__TASK OBJECTIVE__: Extract every line below, verbatim.

__DATA SECTION__:
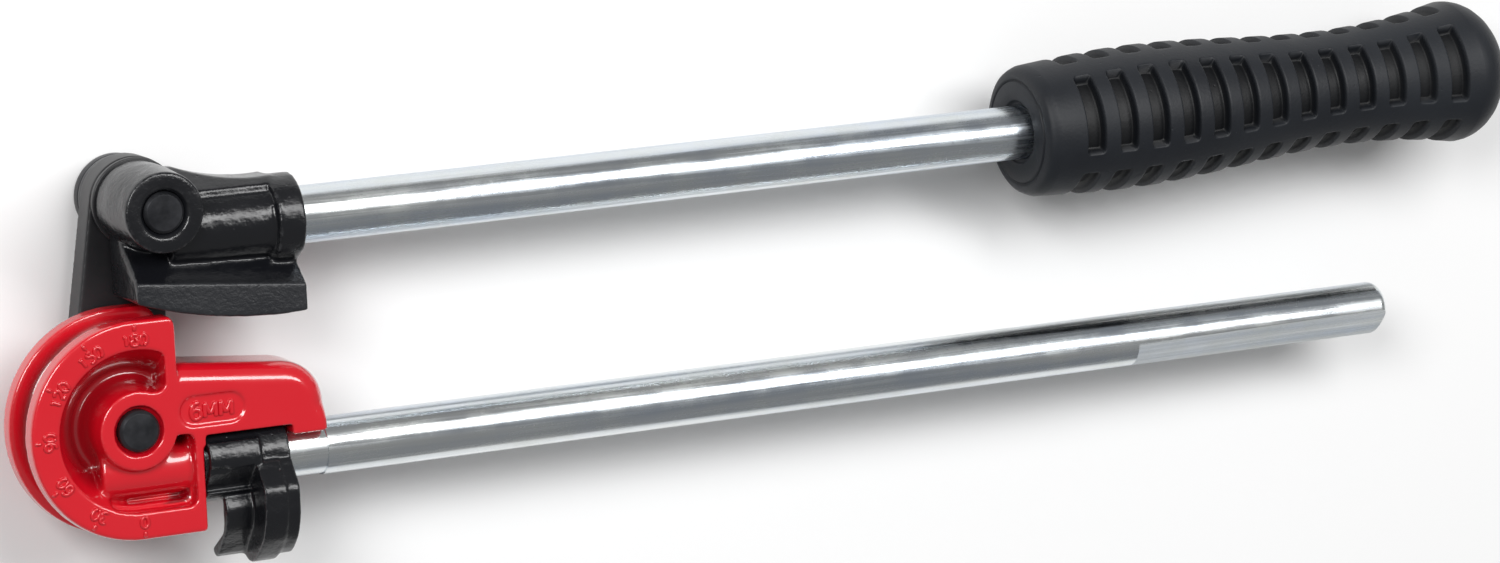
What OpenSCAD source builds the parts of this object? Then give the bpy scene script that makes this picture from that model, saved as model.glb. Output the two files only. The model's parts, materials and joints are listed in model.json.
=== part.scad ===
// Manual tube bender for one size of soft tube, lying on its back.
// +X runs along the fixed handle, +Y from the fixed handle to the swinging one, +Z along the pivot pin.
// The origin is on the pivot pin's axis, on the outer face of the pin's rear head.

/* [Tube and bend] */
// Outside diameter of the tube that is bent
tube_d = 6; // [5:0.5:7]
// Bend radius to the tube's centreline
bend_r = 18; // [17:0.5:21]
// Radial play of the tube in every groove
tube_play = 0.15; // [0.1:0.05:0.3]

/* [Former] */
// Thickness of the former
former_t = 13.1; // [12.5:0.1:15]
// How far the rims stand above the tube's centreline at mid-thickness
rim_over = 1.15; // [0.9:0.05:2]
// Draft of the rims, widening to the rear
rim_draft = 4; // [2:0.5:6]
// Bevel on the edges of the rims
rim_edge = 0.4; // [0.2:0.1:0.8]
// Radius of the raised boss round the pivot
boss_r = 6.7; // [6:0.1:8]
// Where the upper straight of the former ends
corner_x = 7.2; // [6:0.1:8]
// Where the lower straight of the former ends
block_x = 11.2; // [10.5:0.1:11.8]
// Height of the arm above the pivot, at its left end
arm_top = 10.4; // [9:0.1:11]
// Where the arm ends
arm_end = 33.9; // [32:0.1:38]
// Fall of the arm's top to the right, in degrees
arm_fall = 5.6; // [3:0.1:7]
// Rounding of the arm's upper edges
arm_round = 3.5; // [2:0.1:5]
// Height of the pocket's floor above mid-thickness
pocket_floor = -0.5; // [-2:0.1:1]
// How far the pocket's mouth stays inside the tube groove's bottom
pocket_wall = 0.85; // [0.6:0.05:1.6]

/* [Fixed handle] */
// Diameter of the fixed handle's rod
rod_d = 10; // [9:0.1:10.6]
// Distance of the rod's axis from the pivot
rod_drop = 7.83; // [7.6:0.01:8.1]
// Free end of the rod
rod_end = 255.2; // [210:0.1:320]
// Diameter of the spigot pressed into the former
spigot_d = 8; // [7:0.1:8.6]
// How far the spigot runs past the pivot
spigot_past = 5; // [3:0.1:6]
// Where the ground flat at the free end starts
flat_start = 198; // [150:1:205]
// Depth of that flat
flat_depth = 1; // [0.5:0.1:1.5]

/* [Hook] */
// Outside radius of the hook's barrel
barrel_r = 7; // [6.6:0.05:7.05]
// Left end of the barrel
barrel_x = 11.8; // [11.8:0.1:13]
// Right end of the hook
hook_end = 26.5; // [25:0.1:26.8]
// Left end of the gutter
gutter_x = 15; // [14:0.1:17]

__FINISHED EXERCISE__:
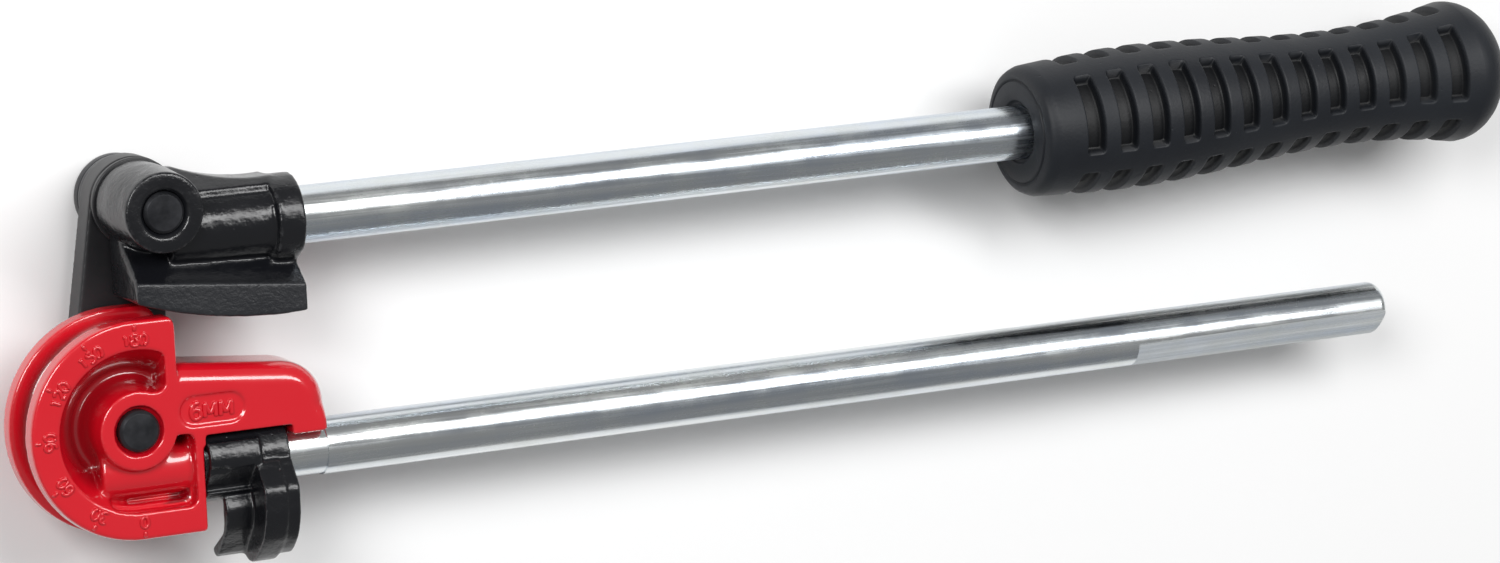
What OpenSCAD source builds the parts of this object? Then give the bpy scene script that makes this picture from that model, saved as model.glb. Output the two files only. The model's parts, materials and joints are listed in model.json.
=== part.scad ===
// Manual tube bender for one size of soft tube, lying on its back.
// +X runs along the fixed handle, +Y from the fixed handle to the swinging one, +Z along the pivot pin.
// The origin is on the pivot pin's axis, on the outer face of the pin's rear head.

/* [Tube and bend] */
// Outside diameter of the tube that is bent
tube_d = 6; // [5:0.5:7]
// Bend radius to the tube's centreline
bend_r = 18; // [17:0.5:21]
// Radial play of the tube in every groove
tube_play = 0.15; // [0.1:0.05:0.3]

/* [Former] */
// Thickness of the former
former_t = 13.1; // [12.5:0.1:15]
// How far the rims stand above the tube's centreline at mid-thickness
rim_over = 1.15; // [0.9:0.05:2]
// Draft of the rims, widening to the rear
rim_draft = 4; // [2:0.5:6]
// Bevel on the edges of the rims
rim_edge = 0.4; // [0.2:0.1:0.8]
// Radius of the raised boss round the pivot
boss_r = 6.7; // [6:0.1:8]
// Where the upper straight of the former ends
corner_x = 7.2; // [6:0.1:8]
// Where the lower straight of the former ends
block_x = 11.2; // [10.5:0.1:11.8]
// Height of the arm above the pivot, at its left end
arm_top = 10.4; // [9:0.1:11]
// Where the arm ends
arm_end = 33.9; // [32:0.1:38]
// Fall of the arm's top to the right, in degrees
arm_fall = 5.6; // [3:0.1:7]
// Rounding of the arm's upper edges
arm_round = 3.5; // [2:0.1:5]
// Height of the pocket's floor above mid-thickness
pocket_floor = -0.5; // [-2:0.1:1]
// How far the pocket's mouth stays inside the tube groove's bottom
pocket_wall = 0.85; // [0.6:0.05:1.6]

/* [Fixed handle] */
// Diameter of the fixed handle's rod
rod_d = 10; // [9:0.1:10.6]
// Distance of the rod's axis from the pivot
rod_drop = 7.83; // [7.6:0.01:8.1]
// Free end of the rod
rod_end = 255.2; // [210:0.1:320]
// Diameter of the spigot pressed into the former
spigot_d = 8; // [7:0.1:8.6]
// How far the spigot runs past the pivot
spigot_past = 5; // [3:0.1:6]
// Where the ground flat at the free end starts
flat_start = 198; // [150:1:205]
// Depth of that flat
flat_depth = 1; // [0.5:0.1:1.5]

/* [Hook] */
// Outside radius of the hook's barrel
barrel_r = 7; // [6.6:0.05:7.05]
// Left end of the barrel
barrel_x = 11.8; // [11.8:0.1:13]
// Right end of the hook
hook_end = 26.5; // [25:0.1:26.8]
// Left end of the gutter
gutter_x = 15; // [14:0.1:17]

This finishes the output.